One way to look at Layer 1 versus Layer 2 is by thinking of the Internet as a whole. If the Internet or the World Wide Web is Layer 1, where everything takes place, then Layer 2 would be the web browser you use. That is a gross oversimplification; however, it is the easiest way to view it. If you use the open systems interconnection (OSI) for reference, a Layer 1 could be levels one through six, whereas a Layer 2 could be seen as levels three through seven. The OSI is a conceptual model created by the International Organization for Standardization which enables systems to communicate using standard protocols. While not the same as blockchain, it gives you an idea of how similar Layer 1s and Layer 2s are to each other. 

Just as there are several versions or types of layer 1s (Bitcoin, Ethereum, Cardano), there are multiple types of layer 2s (Polygon, Arbiritum). Ultimately, Layer 1 is intended to be the backbone of the user experience. A Layer 2 solution is intended to improve the Layer 1 network by giving a solution to a problem that is believed to exist on Layer 1 for the user.

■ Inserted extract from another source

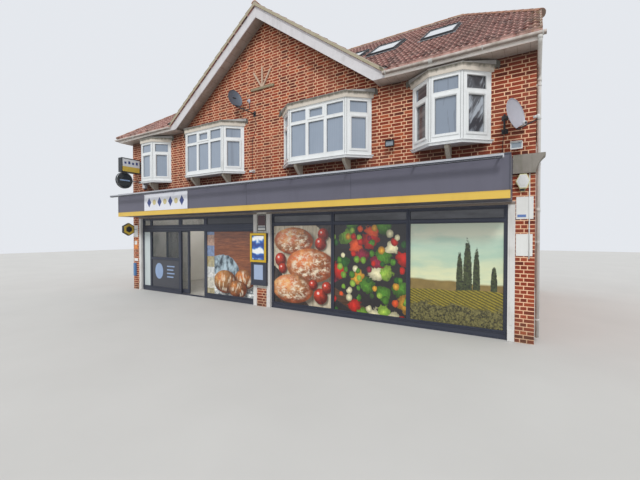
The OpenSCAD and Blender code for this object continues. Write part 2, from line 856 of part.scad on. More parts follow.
// Mullion centres of the left shop: poster light, window, doorway and picture window
function left_mullions() = let (c = clear_width(left_open))
    [c[0] + 480, doorway_x - shop_bar, doorway_x + doorway_w + shop_bar];
function left_lights() = let (c = clear_width(left_open), m = left_mullions(), b = shop_bar)
    [[c[0] + b, m[0] - b / 2], [m[0] + b / 2, m[1] - b], [m[1] + b, m[2] - b],
     [m[2] + b, c[1] - b / 2]];
// Glazed holes over the transom and beneath it, without the doorway
function left_top_z() = left_transom_z + left_transom_h;
function left_holes() = let (l = left_lights(), top = shop_head_z - shop_head_h - shop_bar)
    concat([for (k = l) [k[0], left_top_z(), k[1] - k[0], top - left_top_z()]],
        [for (k = [0, 1, 3]) [l[k][0], shop_base_h, l[k][1] - l[k][0],
            left_transom_z - shop_base_h]]);
function right_holes() = let (c = clear_width(right_open), b = shop_bar,
    step = (c[1] - c[0] - b) / 3, top = shop_head_z - shop_head_h - b)
    concat([for (k = [0 : 2]) [c[0] + b + k * step, right_transom_z + b, step - b,
            top - right_transom_z - b]],
        [for (k = [0 : 2]) [c[0] + b + k * step, shop_base_h, step - b,
            right_transom_z - shop_base_h]]);

module left_shopfront() {
    c = clear_width(left_open);
    l = left_lights();
    doorway = [l[2][0], slab_t, l[2][1] - l[2][0], left_transom_z - slab_t];
    color("#3b4147") {
        shop_frame(c[0], c[1], concat(left_holes(), [doorway]));
        box([l[1][0], frame_y, stall_panel_z - shop_bar / 2],
            [l[1][1], frame_y + shop_frame_t, stall_panel_z + shop_bar / 2]);
    }
}

// One sheet of glass fills each hole of a shop frame
module shop_glass(holes) {
    for (h = holes)
        box([h[0], frame_y + 20, h[1]], [h[0] + h[2], frame_y + 20 + glass_t, h[1] + h[3]]);
}

module left_shop_glass() {
    l = left_lights();
    color("#7f95a0") difference() {
        shop_glass(left_holes());
        box([l[1][0] - 1, frame_y - 1, stall_panel_z - shop_bar / 2],
            [l[1][1] + 1, frame_y + shop_frame_t + 1, stall_panel_z + shop_bar / 2]);
    }
}

module right_shopfront() {
    c = clear_width(right_open);
    color("#3b4147") shop_frame(c[0], c[1], right_holes());
}

module right_shop_glass() {
    color("#c4b48f") shop_glass(right_holes());
}

// The grey sign fascia: a closed sheet box with its back against the wall
module fascia() {
    color("#5c5f69") difference() {
        box([fascia_left, fascia_y, shop_head_z], [fascia_right, front_y, fascia_top]);
        box([fascia_left + fascia_t, fascia_y + fascia_t, shop_head_z + fascia_t],
            [fascia_right - fascia_t, front_y + 1, fascia_top - fascia_t]);
    }
}

module fascia_band() {
    color("#e8c53a") box([fascia_left, fascia_y - band_t, shop_head_z],
        [fascia_right, fascia_y, shop_head_z + band_h]);
}

module sign_panel() {
    x = fascia_left + panel_in;
    z = shop_head_z + band_h + 2;
    color("#e4e6ea") box([x, fascia_y - band_t, z], [x + panel_w, fascia_y, z + panel_h]);
}

// The trough light on its arms, which reach over the sign panel to the fascia
module light_trough() {
    top = fascia_top - light_drop;
    y = fascia_y - light_out - light_s;
    arm = light_s / 3;
    end = 2.5 * light_s;
    span = fascia_right - fascia_left - 2 * end - 1.5 * arm;
    color("#c9ccd1") {
        box([fascia_left - light_shift, y, top - light_s], [fascia_right - light_shift, y + light_s, top]);
        for (k = [0 : 8]) translate([fascia_left + end + k * span / 8, 0, top - arm])
            box([0, y + light_s, 0], [1.5 * arm, fascia_y, arm]);
    }
}

// The box over the doorway that the sliding door hangs in
module door_track() {
    x0 = doorway_x + door_over - door_w - 70;
    x1 = doorway_x + doorway_w + door_over + 70;
    y0 = frame_y + shop_frame_t;
    y1 = door_y + door_t + door_gap + track_t;
    z0 = door_z + door_h + door_gap;
    mid = door_y + door_t / 2;
    t = track_t;
    color("#3b4147") difference() {
        box([x0, y0, z0], [x1, y1, z0 + track_h]);
        box([x0 + t, y0 + t, z0 + t], [x1 - t, y1 - t, z0 + track_h - t]);
        box([x0 + t, mid - hanger_t, z0 - 1], [x1 - t, mid + hanger_t, z0 + t + 1]);
    }
}

// The sliding leaf with its two hangers, where the photograph shows it standing open
module sliding_door() {
    x1 = doorway_x + door_show;
    x0 = x1 - door_w;
    z1 = door_z + door_h;
    mid = door_y + door_t / 2;
    wheel_z = z1 + door_gap + track_t + 0.3 + wheel_r;
    color("#3b4147") {
        difference() {
            box([x0, door_y, door_z], [x1, door_y + door_t, z1]);
            box([x0 + door_rail, door_y - 1, door_z + 2 * door_rail],
                [x1 - door_rail, door_y + door_t + 1, z1 - door_rail]);
        }
        for (x = [x0 + 3 * door_rail, x1 - 3 * door_rail]) {
            box([x - wheel_r / 2, mid - hanger_t / 2, z1], [x + wheel_r / 2, mid + hanger_t / 2, wheel_z]);
            translate([x, mid + wheel_w / 2, wheel_z]) rotate([90, 0, 0])
                cylinder(h = wheel_w, r = wheel_r, $fn = 48);
        }
    }
}

module door_glass() {
    x1 = doorway_x + door_show;
    color("#9fb0bb") box([x1 - door_w + door_rail, door_y + 15, door_z + 2 * door_rail],
        [x1 - door_rail, door_y + 15 + glass_t, door_z + door_h - door_rail]);
}

// White frames in the rear windows
module rear_windows() {
    y = half_d - 110;
    color("#f2f3f4") for (o = rear_openings()) if (o[2] == rear_window_w) difference() {
        box([o[0] - o[2] / 2, y, o[1]], [o[0] + o[2] / 2, y + bay_frame_t, o[1] + o[3]]);
        for (k = [0, 1]) rear_pane(o, k, y - 1, y + bay_frame_t + 1);
    }
}

// One of the two panes of a rear window
module rear_pane(o, k, y0, y1) {
    w = (o[2] - 3 * bay_rail) / 2;
    x = o[0] - o[2] / 2 + bay_rail + k * (w + bay_rail);
    box([x, y0, o[1] + bay_rail], [x + w, y1, o[1] + o[3] - bay_rail]);
}

module rear_glass() {
    y = half_d - 110 + bay_frame_t / 2;
    color("#9fb0bb") for (o = rear_openings()) if (o[2] == rear_window_w)
        for (k = [0, 1]) rear_pane(o, k, y, y + glass_t);
}

module rear_doors() {
    y = half_d - 110;
    color("#e9eaea") for (o = rear_openings()) if (o[2] == rear_door_w)
        box([o[0] - o[2] / 2, y, o[1]], [o[0] + o[2] / 2, y + bay_frame_t, o[1] + o[3]]);
}

// A shallow dish of revolution cut straight along its foot, with a feed before it and a round
// bracket on the wall. Each arm is a pair of points among its middle, knee, bracket and feed.
module dish(d, at, turn, tilt, knee, wall_at, feed, arms) {
    t = dish_d / 100;
    rod = dish_d / 43;
    translate(at) rotate([0, 0, turn]) rotate([90 - tilt, 0, 0]) intersection() {
        rotate_extrude($fn = 64)
            polygon([for (k = [0 : 6]) [d * sin(5 * k), d - d * cos(5 * k)],
                for (k = [6 : -1 : 0]) [d * sin(5 * k), d - d * cos(5 * k) + t]]);
        translate([-d, -0.43 * d, -d]) cube(2 * d);
    }
    for (p = [at, knee]) translate(p) cube(4 * rod, center = true);
    for (p = arms) round_rod(p[0], p[1], rod, 1.1 * rod);
    translate(feed) cylinder(h = d / 5, r = d / 18, center = true, $fn = 32);
    translate(wall_at - [0, 2 * rod, 0]) rotate([-90, 0, 0])
        cylinder(h = front_y - wall_at[1] + 2 * rod, r = dish_d / 15, $fn = 32);
}

// A round rod between two points, short of each by the given length
module round_rod(a, b, r, short) {
    d = b - a;
    translate(a) rotate([0, 90 - atan2(d[2], norm([d[0], d[1]])), atan2(d[1], d[0])])
        translate([0, 0, short]) cylinder(h = norm(d) - 2 * short, r = r, $fn = 24);
}

// The dark dish in the gable beside the sunburst and the pale one near the right corner
module satellite_dishes() {
    dark = [sunburst_x - 1.48 * dish_d, front_y - 0.61 * dish_d, sunburst_z - 0.47 * dish_d];
    dark_knee = dark - [0, 0, 0.53 * dish_d];
    dark_wall = dark + [dish_d, 0, -dish_d];
    dark_feed = dark + [1.2 * dish_d, 0, -0.5 * dish_d];
    pale = [half_w - dish_in, front_y - 0.55 * dish_d, dish_z];
    pale_knee = pale - [0, 0, 0.55 * dish_d];
    pale_wall = pale + [-0.25 * dish_d, 0.27 * dish_d, 0];
    pale_feed = pale + [0.75 * dish_d, -0.4 * dish_d, -0.32 * dish_d];
    color("#6b6f73") {
        dish(0.9 * dish_d, dark, 70, 20, dark_knee, dark_wall, dark_feed,
            [[dark, dark_knee], [dark_knee, dark_wall], [dark_wall, dark_feed]]);
        dish(1.08 * dish_d, pale, 60, 10, pale_knee, pale_wall, pale_feed,
            [[pale, pale_knee], [pale_knee, pale_feed], [pale, pale_wall]]);
    }
}

// An alarm sounder on the right pier: a hexagon drawn out to the right, over its strobe
module alarm_box() {
    h = alarm_h / 2;
    w = alarm_w / 2;
    color("#e9e7c8") translate([half_w - right_pier_w / 2 - alarm_w / 6, 0, alarm_z]) {
        along_y(front_y - alarm_t, front_y) polygon([[-w, 0], [-w + h / 2, h], [w / 2, h], [w, 0],
            [w / 2, -h], [-w + h / 2, -h]]);
        along_y(front_y - alarm_t / 2, front_y) polygon([[-w / 2, -h], [w / 3, -h],
            [w / 4, -h - alarm_h / 5], [-w / 3, -h - alarm_h / 5]]);
    }
}

module floodlights() {
    h = flood_w / 3;
    arm = flood_w / 9;
    y = front_y - flood_w / 2;
    left = [bays[2][0] + flood_from_bay, bay_z + 0.9 * flood_w];
    right = [half_w - flood_in, bay_z - 1.1 * flood_w];
    color("#55585c") for (p = [left, right]) {
        box([p[0] - flood_w / 2, y - h, p[1] - h], [p[0] + flood_w / 2, y, p[1] + h]);
        box([p[0] - arm, y, p[1] - arm], [p[0] + arm, front_y, p[1] + arm]);
    }
}

// A framed case and a dark box under it, on the middle pier
module notice_cases() {
    w = case_w / 2;
    inset = 15;
    off_centre = 3 * inset;
    y1 = front_y - inset;
    y0 = y1 - case_t;
    color("#d8b92c") translate([middle_pier_x - off_centre, 0, 0]) {
        box([-w, y0, case_z - case_h], [w, y1, case_z]);
        box([inset - w, y0 + inset, case_z - case_h - low_case_h], [w - inset, y1, case_z - case_h]);
    }
}

// Three rays over a bar
module sunburst() {
    bar = 60;
    color("#8b6f4a") along_y(front_y - 40, front_y) translate([sunburst_x, sunburst_z]) {
        translate([-sunburst_w / 2, -bar / 2]) square([sunburst_w, bar]);
        for (a = [-33, 0, 33]) rotate(a) translate([-bar / 3, 0]) square([bar / 1.5, 0.69 * sunburst_w]);
    }
}

// A box sign, a round sign and a small hexagonal sign that stand out at the left corner
module corner_signs() {
    x = box_sign_in - half_w;
    y = front_y - box_sign_t / 4;
    mid = x - box_sign_t / 2;
    rod = box_sign_t / 12;
    round_x = mid - round_sign_t / 2;
    round_y = y - box_sign_w + round_sign_d / 4;
    round_z = box_sign_z - round_sign_d / 2;
    color("#3c3f42") {
        box([x - box_sign_t, y - box_sign_w, box_sign_z], [x, y, box_sign_z + box_sign_h]);
        for (z = [box_sign_h / 6, box_sign_h - box_sign_h / 6]) translate([mid, 0, box_sign_z + z])
            box([-rod, y, -rod], [rod, front_y, rod]);
        translate([round_x, round_y, round_z]) rotate([0, 90, 0])
            cylinder(h = round_sign_t, r = round_sign_d / 2, $fn = 64);
        translate([mid, 0, round_z]) box([-rod, round_y, -rod], [rod, front_y, rod]);
        hex_sign();
    }
}

// The hexagonal sign on its rod, in the corner of the left pier
module hex_sign() {
    thick = hex_sign_d / 5;
    r = hex_sign_d / 2;
    x = left_pier_w * 2 / 3 - half_w;
    y = front_y - r * 1.35;
    translate([x - thick, y, hex_sign_z]) rotate([0, 90, 0]) cylinder(h = thick, r = r, $fn = 6);
    box([x - thick * 0.6, y, hex_sign_z - thick / 6], [x - thick * 0.4, front_y, hex_sign_z + thick / 6]);
}

ground_floor();
first_floor();
loft_floor();
left_wall();
right_wall();
rear_wall();
front_wall();
gable_wall();
shop_piers();
corbel();
front_roof();
rear_roof();
gable_roof();
left_hip();
right_half_hip();
ridge_tiles();
hip_tiles();
roof_windows();
roof_window_glass();
eaves_boards();
bargeboards();
eaves_soffits();
gable_soffit();
gutters();
downpipes();
left_small_bay();
left_large_bay();
right_large_bay();
right_small_bay();
bay_glass();
bay_roofs();
bay_sills();
bay_brackets();
left_shopfront();
left_shop_glass();
right_shopfront();
right_shop_glass();
shop_surrounds();
fascia();
fascia_band();
sign_panel();
light_trough();
door_track();
sliding_door();
door_glass();
rear_windows();
rear_glass();
rear_doors();
satellite_dishes();
alarm_box();
floodlights();
notice_cases();
sunburst();
corner_signs();
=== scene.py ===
"""Corner shop building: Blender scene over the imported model."""
import math
import random

import bmesh
import bpy
from mathutils import Matrix, Vector


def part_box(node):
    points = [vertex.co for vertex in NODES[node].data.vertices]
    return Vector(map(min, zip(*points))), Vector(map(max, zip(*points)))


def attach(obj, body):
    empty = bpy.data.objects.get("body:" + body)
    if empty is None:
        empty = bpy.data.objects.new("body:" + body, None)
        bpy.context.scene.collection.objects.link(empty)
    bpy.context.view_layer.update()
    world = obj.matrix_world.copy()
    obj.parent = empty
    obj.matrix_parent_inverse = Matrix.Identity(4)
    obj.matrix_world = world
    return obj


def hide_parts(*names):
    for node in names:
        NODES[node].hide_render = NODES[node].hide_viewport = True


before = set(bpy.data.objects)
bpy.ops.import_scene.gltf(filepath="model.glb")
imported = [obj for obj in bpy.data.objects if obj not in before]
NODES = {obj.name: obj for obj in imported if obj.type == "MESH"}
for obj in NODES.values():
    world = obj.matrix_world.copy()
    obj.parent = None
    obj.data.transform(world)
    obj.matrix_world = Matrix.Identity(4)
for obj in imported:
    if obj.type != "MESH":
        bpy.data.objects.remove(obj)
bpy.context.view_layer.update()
RNG = random.Random(7)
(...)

Where Layer 1 is intended to be the backbone of the user experience.

Which is better, Layer 1 or Layer 2?

 It doesn't appear as though either is better than the other. Where a Layer 1 mainnet is often the definition of security because of its consensus mechanisms, a Layer 2 solutions do not always carry that security. Instead, they strive to do so while improving the end-user experience.  Though Layer 2 solutions are intended to enhance the speed or throughput of the network, many updates to layer 1s, such as Ethereum's move to proof of stake, can improve a Layer one directly. It is to each his own when it comes to which Layer 1 or Layer 2 network you choose to experience the best of web3.